Want to Build This Kind of Thinking? Here is the Playbook.
If you are a student, a parent, or simply someone who wants to develop a razor-sharp analytical mind, you can't rely on standard school curriculums. You have to build your own learning path.
Here's the practical playbook based on how these Olympiad champions train.
Throw Away the Multiple-Choice Sheets
Stop practicing to pick an answer from four options. Start solving problems where you have to write down the entire derivation from scratch. If you can't explain every step of your math to a layperson, you don't actually understand the physics.
Dive Into the Classics
Ditch the standard test-prep guides and read books that focus on conceptual beauty.
- The Feynman Lectures on Physics: These lectures don't just teach you formulas; they teach you how to think about the physical universe.
- University Physics by Sears and Zemansky: Excellent for building a rock-solid foundation in mechanics, thermodynamics, and electromagnetism.
- Problems in General Physics by I.E. Irodov: This legendary Russian book is infamous for its difficulty. Don't look at the solutions. Spend hours, or even days, wrestling with a single problem. The struggle is where the brain rewires itself.
Build Things and Break Things
You can't master physics without developing an intuition for the physical world.

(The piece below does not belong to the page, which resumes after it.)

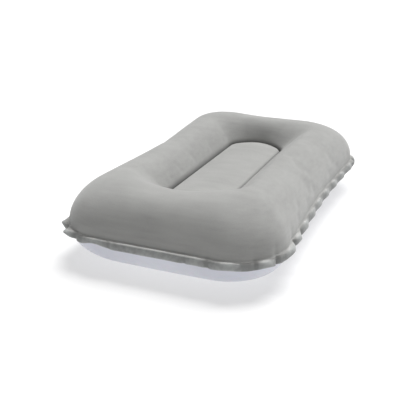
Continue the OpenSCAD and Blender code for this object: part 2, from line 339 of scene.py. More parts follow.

Buy basic electronics kits. Play with lenses and lasers. Build a simple pendulum and measure its period, then try to figure out why your real-world measurements don't perfectly match the idealized formula. Learning to troubleshoot physical errors is the most valuable skill you can possess.
Find mentors who challenge you. Seek out communities of like-minded peers who are obsessed with solving hard problems. The Indian team didn't train in isolation; they pushed each other to new heights during their camps at HBCSE. Surround yourself with people who are smarter than you, and never settle for just memorizing the answer.